* Exercise task: Print exactly the lines from the line with "zip(*points))), Vector(map(max, zip(*points)))" to the last line of the data, please, both included.

* Data excerpt:
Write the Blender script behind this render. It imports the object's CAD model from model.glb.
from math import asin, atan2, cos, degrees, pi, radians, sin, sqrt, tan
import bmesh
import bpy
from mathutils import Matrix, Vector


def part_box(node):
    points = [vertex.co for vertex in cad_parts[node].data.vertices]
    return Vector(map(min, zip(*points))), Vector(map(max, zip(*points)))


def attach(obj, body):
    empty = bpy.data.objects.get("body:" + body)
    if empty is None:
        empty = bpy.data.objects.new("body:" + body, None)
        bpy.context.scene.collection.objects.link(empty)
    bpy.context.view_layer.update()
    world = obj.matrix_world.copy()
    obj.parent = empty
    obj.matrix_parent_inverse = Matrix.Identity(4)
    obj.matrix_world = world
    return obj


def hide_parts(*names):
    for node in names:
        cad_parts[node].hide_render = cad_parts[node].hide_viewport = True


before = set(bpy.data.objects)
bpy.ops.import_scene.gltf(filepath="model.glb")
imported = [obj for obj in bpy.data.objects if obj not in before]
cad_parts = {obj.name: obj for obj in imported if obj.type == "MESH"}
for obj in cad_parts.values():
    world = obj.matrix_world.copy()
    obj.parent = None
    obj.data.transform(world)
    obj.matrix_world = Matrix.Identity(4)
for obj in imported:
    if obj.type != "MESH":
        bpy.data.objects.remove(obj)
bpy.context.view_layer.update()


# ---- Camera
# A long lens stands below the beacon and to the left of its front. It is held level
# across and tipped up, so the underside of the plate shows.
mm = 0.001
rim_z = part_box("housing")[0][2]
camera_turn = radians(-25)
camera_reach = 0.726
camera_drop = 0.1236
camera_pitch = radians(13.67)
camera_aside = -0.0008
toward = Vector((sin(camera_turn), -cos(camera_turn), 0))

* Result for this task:
    return Vector(map(min, zip(*points))), Vector(map(max, zip(*points)))


def attach(obj, body):
    empty = bpy.data.objects.get("body:" + body)
    if empty is None:
        empty = bpy.data.objects.new("body:" + body, None)
        bpy.context.scene.collection.objects.link(empty)
    bpy.context.view_layer.update()
    world = obj.matrix_world.copy()
    obj.parent = empty
    obj.matrix_parent_inverse = Matrix.Identity(4)
    obj.matrix_world = world
    return obj


def hide_parts(*names):
    for node in names:
        cad_parts[node].hide_render = cad_parts[node].hide_viewport = True


before = set(bpy.data.objects)
bpy.ops.import_scene.gltf(filepath="model.glb")
imported = [obj for obj in bpy.data.objects if obj not in before]
cad_parts = {obj.name: obj for obj in imported if obj.type == "MESH"}
for obj in cad_parts.values():
    world = obj.matrix_world.copy()
    obj.parent = None
    obj.data.transform(world)
    obj.matrix_world = Matrix.Identity(4)
for obj in imported:
    if obj.type != "MESH":
        bpy.data.objects.remove(obj)
bpy.context.view_layer.update()


# ---- Camera
# A long lens stands below the beacon and to the left of its front. It is held level
# across and tipped up, so the underside of the plate shows.
mm = 0.001
rim_z = part_box("housing")[0][2]
camera_turn = radians(-25)
camera_reach = 0.726
camera_drop = 0.1236
camera_pitch = radians(13.67)
camera_aside = -0.0008
toward = Vector((sin(camera_turn), -cos(camera_turn), 0))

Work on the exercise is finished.